大手スーパーのお菓子よりも材料費は高いかもしれない
シャトレーゼの面白い点は①と②が真逆で、実は大手スーパーで売っているお菓子よりも材料費は高いかもしれない点です。「おいしいお菓子を安く」という考え方の中でも「おいしい」に力を入れすぎているせいで、原材料コストを下げにくい構造なのですが、それを容認しています。
有名な例は、草餅に使うよもぎを社員が摘みに行くという話です。よもぎは普通のお菓子メーカーは問屋から買うのですが、着色してあるうえに香りがよくない。山梨県に本社があるシャトレーゼでは「だったら山から採ってこよう」といって、山主さんと交渉して旬のシーズンに社員が一年分のよもぎを山に摘みに行く。当たり前ですが原材料コストは高くなります。

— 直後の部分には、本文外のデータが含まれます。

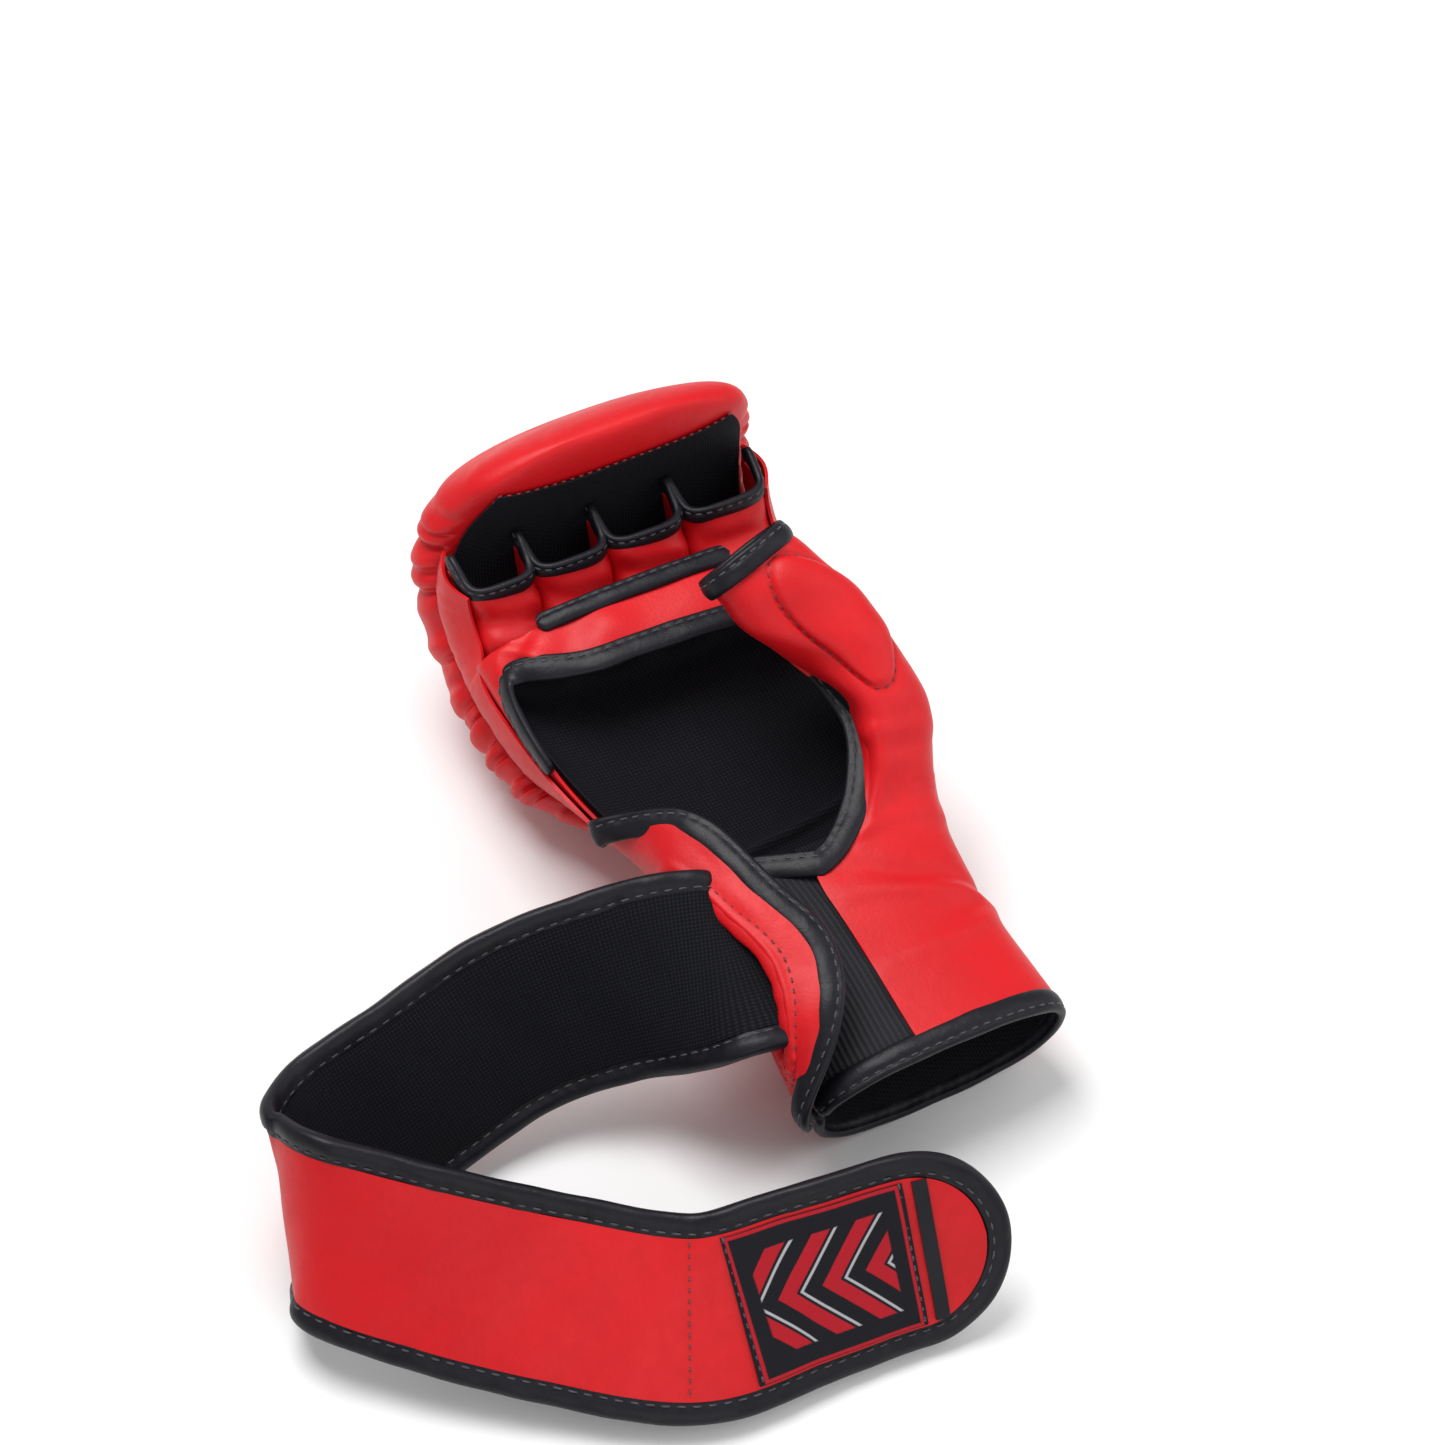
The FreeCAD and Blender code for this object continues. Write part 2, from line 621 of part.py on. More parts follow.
def catmull(values, t):
    """Value at t of a smooth curve through evenly numbered values."""
    i = min(int(t), len(values) - 2)
    f = t - i
    p = [values[min(max(i + k, 0), len(values) - 1)] for k in (-1, 0, 1, 2)]
    return 0.5 * (2 * p[1] + (p[2] - p[0]) * f + (2 * p[0] - 5 * p[1] + 4 * p[2] - p[3]) * f * f
                  + (3 * p[1] - p[0] - 3 * p[2] + p[3]) * f**3)


def strap_frame(t, floor):
    """Middle, direction to the lower edge, and outer normal of the strap at route place t."""
    def place(u):
        x, y, edge, _, dip = (catmull([row[k] for row in STRAP_ROUTE], u) for k in range(5))
        return V(x, y, floor + edge + STRAP_WIDTH / 2 * math.sin(math.radians(dip)) + STRAP_CORE)

    last = len(STRAP_ROUTE) - 1
    ahead = place(min(t + 0.05, last)) - place(max(t - 0.05, 0))
    ahead.normalize()
    heading = math.radians(catmull([row[3] for row in STRAP_ROUTE], t))
    dip = math.radians(catmull([row[4] for row in STRAP_ROUTE], t))
    down = V(math.cos(dip) * math.cos(heading), math.cos(dip) * math.sin(heading), -math.sin(dip))
    down = down - ahead * down.dot(ahead)
    down.normalize()
    return place(t), down, down.cross(ahead)


def strap_lengths(floor):
    """Running length of the strap's middle line at steps of a twentieth of a route place."""
    last = len(STRAP_ROUTE) - 1
    ts = [k / 20 for k in range(last * 20 + 1)]
    run, out = 0.0, [(0.0, 0.0)]
    for a, b in zip(ts, ts[1:]):
        run += (strap_frame(b, floor)[0] - strap_frame(a, floor)[0]).Length
        out.append((b, run))
    return out


def place_at(table, length):
    for (t0, r0), (t1, r1) in zip(table, table[1:]):
        if length <= r1:
            return t0 + (t1 - t0) * (length - r0) / (r1 - r0)
    return table[-1][0]


def strap_solid(table, floor, start, end, inner, outer, width, tip=None):
    """Ply of the strap between two lengths. tip is the length at which its rounded end closes."""
    stations = spread(start, end, max(3, int((end - start) / 14) + 2))
    if tip is not None:
        radius = width / 2
        arc = [tip - radius + radius * math.sin(math.radians(a)) for a in (0, 25, 45, 62, 76, 85)]
        stations = [s for s in stations if s < arc[0] - 4] + arc
    wires = []
    for s in stations:
        p, down, out = strap_frame(place_at(table, s), floor)
        half = width / 2
        if tip is not None and s > tip - half:
            half = math.sqrt(max(half**2 - (s - tip + half) ** 2, 1.0))
        corners = [p - down * half + out * inner, p + down * half + out * inner,
                   p + down * half + out * outer, p - down * half + out * outer]
        wires.append(Part.makePolygon(corners + corners[:1]))
    return loft(wires)


def strap_tape(table, floor, name, start, end, tip, height):
    """Binding tape along the strap's two edges, in one piece round the tip if there is one."""
    reach = STRAP_WIDTH / 2 - TAPE / 2
    if tip is None:
        runs = {"upper": [(s, -reach) for s in spread(start, end, 20)],
                "lower": [(s, reach) for s in spread(start, end, 20)]}
    else:
        centre = tip - STRAP_WIDTH / 2
        straight = spread(start, centre - 4, 22)
        runs = {"round": [(s, -reach) for s in straight]
                + [(centre + reach * math.sin(math.radians(a)), -reach * math.cos(math.radians(a)))
                   for a in spread(0, 180, 13)]
                + [(s, reach) for s in straight[::-1]]}
    made = {}
    for run, places in runs.items():
        points, ups = [], []
        for s, across in places:
            p, down, out = strap_frame(place_at(table, s), floor)
            points.append(p + down * across)
            ups.append(out)
        made[f"strap_{name}_binding_{run}"] = bar(points, ups, TAPE, height)
    return made


def make_strap(floor):
    """The strap's two stretches, either side of its hinge line, ply by ply."""
    table = strap_lengths(floor)
    total = table[-1][1]
    bend = next(r for t, r in table if t >= BEND_STATION)
    core = STRAP_CORE / 2
    plies = {
        "skin": (core + PLY_GAP, core + PLY_GAP + SKIN),
        "core": (-core, core),
        "lining": (-core - PLY_GAP - LINER, -core - PLY_GAP),
    }
    inner_width = STRAP_WIDTH - 2 * TAPE - 2 * PLY_GAP
    edge = core + PLY_GAP + SKIN + 0.5
    stretches = {"near": (STRAP_START, bend - BEND_GAP / 2, None),
                 "far": (bend + BEND_GAP / 2, total, total)}
    made = {}
    for name, (start, end, tip) in stretches.items():
        inner_tip = None if tip is None else tip - TAPE - PLY_GAP
        inner_end = end if tip is None else inner_tip
        for ply, (low, high) in plies.items():
            made[f"strap_{name}_{ply}"] = strap_solid(
                table, floor, start, inner_end, low, high, inner_width, inner_tip)
        made.update(strap_tape(table, floor, name, start, end, tip, 2 * edge))
    face = core + PLY_GAP + SKIN + PLY_GAP
    label_end = total - 31.0
    made["label_patch"] = strap_solid(table, floor, label_end - LABEL_LENGTH, label_end, face,
                                      face + LABEL_THICKNESS, inner_width - 1.5)
    back = -core - PLY_GAP - LINER - PLY_GAP
    made["hook_patch"] = strap_solid(table, floor, total - 26 - HOOK_LENGTH, total - 26,
                                     back - PATCH_THICKNESS, back, inner_width - 6)
    made["loop_patch"] = strap_solid(table, floor, 40, 40 + LOOP_LENGTH, face, face + PATCH_THICKNESS,
                                     inner_width - 4)
    return made, strap_frame(BEND_STATION, floor), total


# ---------------------------------------------------------------- putting it together

def on_table(shape):
    shape = shape.copy()
    shape.rotate(V(0, 0, 0), V(1, 0, 0), LIE_ANGLE)
    return shape


def tilt(v):
    a = math.radians(LIE_ANGLE)
    return V(v.x, v.y * math.cos(a) - v.z * math.sin(a), v.y * math.sin(a) + v.z * math.cos(a))


def main():
    glove = {}
    for make in (make_pad, make_linings, make_stalls, make_side_panels, make_wrist, make_palm, make_thumb,
                 make_flap):
        glove.update(make())
    parts = {name: on_table(shape) for name, shape in glove.items()}
    floor = min(shape.BoundBox.ZMin for shape in parts.values())
    strap, (bend_point, bend_axis, _), strap_length = make_strap(floor)
    parts.update(strap)

    box = FreeCAD.BoundBox()
    for shape in parts.values():
        box.add(shape.BoundBox)
    shift = V(-(box.XMin + box.XMax) / 2, -(box.YMin + box.YMax) / 2, -box.ZMin)

    os.makedirs("parts", exist_ok=True)
    for name, shape in sorted(parts.items()):
        moved = shape.copy()
        moved.translate(shift)
        if not moved.isValid() or moved.Volume <= 0:
            print("CHECK", name, moved.isValid(), moved.Volume)
        moved.exportStep(f"parts/{name}.step")

    slot_point, slot_along, _, _ = slot_frame()
    along, across, _ = thumb_frame()
    places = {
        "finger hinge": (tilt(HINGE) + shift, tilt(V(1, 0, 0))),
        "thumb hinge": (tilt(THUMB_ROOT) + shift, tilt(across)),
        "flap hinge": (tilt(flap_base(WRIST_Y)) + shift, tilt(flap_base(FLAP_HIGH) - flap_base(FLAP_LOW))),
        "slot": (tilt(slot_point) + shift, tilt(slot_along)),
        "strap bend": (bend_point + shift, bend_axis),
        "cuff mouth": (tilt(V(2, 0, -2)) + shift, tilt(V(0, -1, 0))),
        "shift": (shift, V(0, 0, 0)),
    }
    for name, (point, axis) in places.items():
        print(name, [round(c, 2) for c in point], [round(c, 4) for c in axis])
    print("floor", round(floor, 2), "strap length", round(strap_length, 1))
    print("box", [round(v, 1) for v in (box.XLength, box.YLength, box.ZLength)])


main()
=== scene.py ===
import json
import math

import bmesh
import bpy
import numpy as np
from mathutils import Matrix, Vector


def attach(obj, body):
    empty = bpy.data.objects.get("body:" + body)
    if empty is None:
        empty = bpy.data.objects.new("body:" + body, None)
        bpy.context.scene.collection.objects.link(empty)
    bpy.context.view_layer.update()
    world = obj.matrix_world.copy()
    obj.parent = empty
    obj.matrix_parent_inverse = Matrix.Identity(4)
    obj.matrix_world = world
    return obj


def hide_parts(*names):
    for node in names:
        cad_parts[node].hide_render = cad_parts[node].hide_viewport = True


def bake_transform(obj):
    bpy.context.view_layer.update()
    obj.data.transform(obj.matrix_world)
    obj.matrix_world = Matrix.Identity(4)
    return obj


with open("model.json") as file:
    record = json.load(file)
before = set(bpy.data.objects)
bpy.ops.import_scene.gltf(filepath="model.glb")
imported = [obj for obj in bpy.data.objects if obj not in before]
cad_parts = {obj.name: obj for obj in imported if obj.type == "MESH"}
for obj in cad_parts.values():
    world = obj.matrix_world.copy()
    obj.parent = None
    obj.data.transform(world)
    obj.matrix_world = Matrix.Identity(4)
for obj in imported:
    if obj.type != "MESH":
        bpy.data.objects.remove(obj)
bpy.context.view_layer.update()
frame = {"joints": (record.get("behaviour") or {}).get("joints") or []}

# ---------------------------------------------------------------- knuckle pad
# A thick foam block, moulded to the curl of the fist, in one cover of red synthetic leather.
# The cover is too long for the inside of the curl, so it is gathered into the seam down each side.

LIE = math.radians(11.0)     # the forearm line rises this much when the glove lies on its back
HINGE = np.array([0.0, 199.0, -14.0])    # the knuckle hinge in the hand frame
HINGE_IN_ROW = next(joint["pos_m"] for joint in frame["joints"] if joint["name"] == "knuckle_flex")
LEATHER_THICK, LEATHER_TURNED = 0.0012, -0.0012    # turned: for a grid whose columns run the other way
KNIT_THICK = 0.0008


def tilted(points):
    """Hand frame (X thumb, Y fingertips, D out of the palm) turned about X by the lie angle."""
    x, y, d = np.moveaxis(np.asarray(points, float), -1, 0)
    return np.stack([x, y * math.cos(LIE) - d * math.sin(LIE), y * math.sin(LIE) + d * math.cos(LIE)], -1)


ORIGIN = np.array(HINGE_IN_ROW) * 1000 - tilted(HINGE)


def placed(points):
    """Hand frame in millimetres to the row frame in metres."""
    return (tilted(points) + ORIGIN) / 1000


def curve(x, knots):
    """Cubic pieces through (x, value) knots; the slope at a knot is that of the line between its neighbours."""
    kx, kv = np.array(knots, float).T
    count = len(kx)
    before, after = np.maximum(np.arange(count) - 1, 0), np.minimum(np.arange(count) + 1, count - 1)
    slope = (kv[after] - kv[before]) / (kx[after] - kx[before])
    x = np.clip(np.asarray(x, float), kx[0], kx[-1])
    i = np.clip(np.searchsorted(kx, x) - 1, 0, count - 2)
    h = kx[i + 1] - kx[i]
    t = (x - kx[i]) / h
    return (kv[i] * (2 * t**3 - 3 * t**2 + 1) + slope[i] * h * (t**3 - 2 * t**2 + t)
            + kv[i + 1] * (3 * t**2 - 2 * t**3) + slope[i + 1] * h * (t**3 - t**2))


def power(value, exponent):
    """Power that keeps the sign, for rounded-square sections."""
    return np.sign(value) * np.abs(value) ** exponent


def ease(x, low, high):
    """0 below low, 1 above high, and a smooth step between."""
    t = np.clip((x - low) / (high - low), 0, 1)
    return t * t * (3 - 2 * t)


def hump(x, middle, width):
    """1 at the middle, falling off as a bell on both sides."""
    return np.exp(-(((x - middle) / width) ** 2))


def normals_of(grid, around=False):
    """Unit cross product of the grid's two directions. around: its second direction closes on itself."""
    down = np.gradient(grid, axis=0)
    across = (np.roll(grid, -1, 1) - np.roll(grid, 1, 1)) / 2 if around else np.gradient(grid, axis=1)
    normal = np.cross(down, across)
    return normal / np.maximum(np.linalg.norm(normal, axis=-1, keepdims=True), 1e-12)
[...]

「おいしい」お菓子の原材料として卵や生乳の品質を一定にするために契約農場を確保したり、材料の天然水をわざわざ水源から運んだり、安全を優先するために添加物を入れなかったりとシャトレーゼは基本的には原材料コストが上がるようなことばかりしています。
「5年生の子供と30代の両親が一緒に食べる」ような商品
それなのになぜおいしくて安くなるかというと、経営学的な秘密があって、上記でいえば③~⑤が非常にうまくいっているのです。ここを順に見ていきましょう。
まず③の「おいしくて安い商品設計をする」ですが、シャトレーゼの商品設計は顧客視点で見るとターゲットがはっきりしています。あきらかに「庶民にとっておいしくて安い」ことを目指しています。典型的なターゲット顧客シーンのことをマーケティング用語でペルソナと言いますが、ペルソナ的には「庶民的な5年生の子供と30代の両親が一緒に食べて“おいしいね”と会話する」ような場面にフィットする商品です。
お菓子というものはおいしく作ろうと思えばいくらでもおいしくなります。一流のパティシエは、チョコレートはフランスのヴァローナから仕入れたりバターはエシレを使ったりと原材料の価格に糸目をつけません。しかし「庶民のおいしい」は市販のチョコでも十分においしいものです。
その点でシャトレーゼのお菓子は「庶民がおいしいと思うお菓子を設計する」ことにきちんとフォーカスしています。シャトレーゼで人気のアイスもターゲットが違うのだから、高価格帯アイスのハーゲンダッツと原材料比が違って構わないわけです。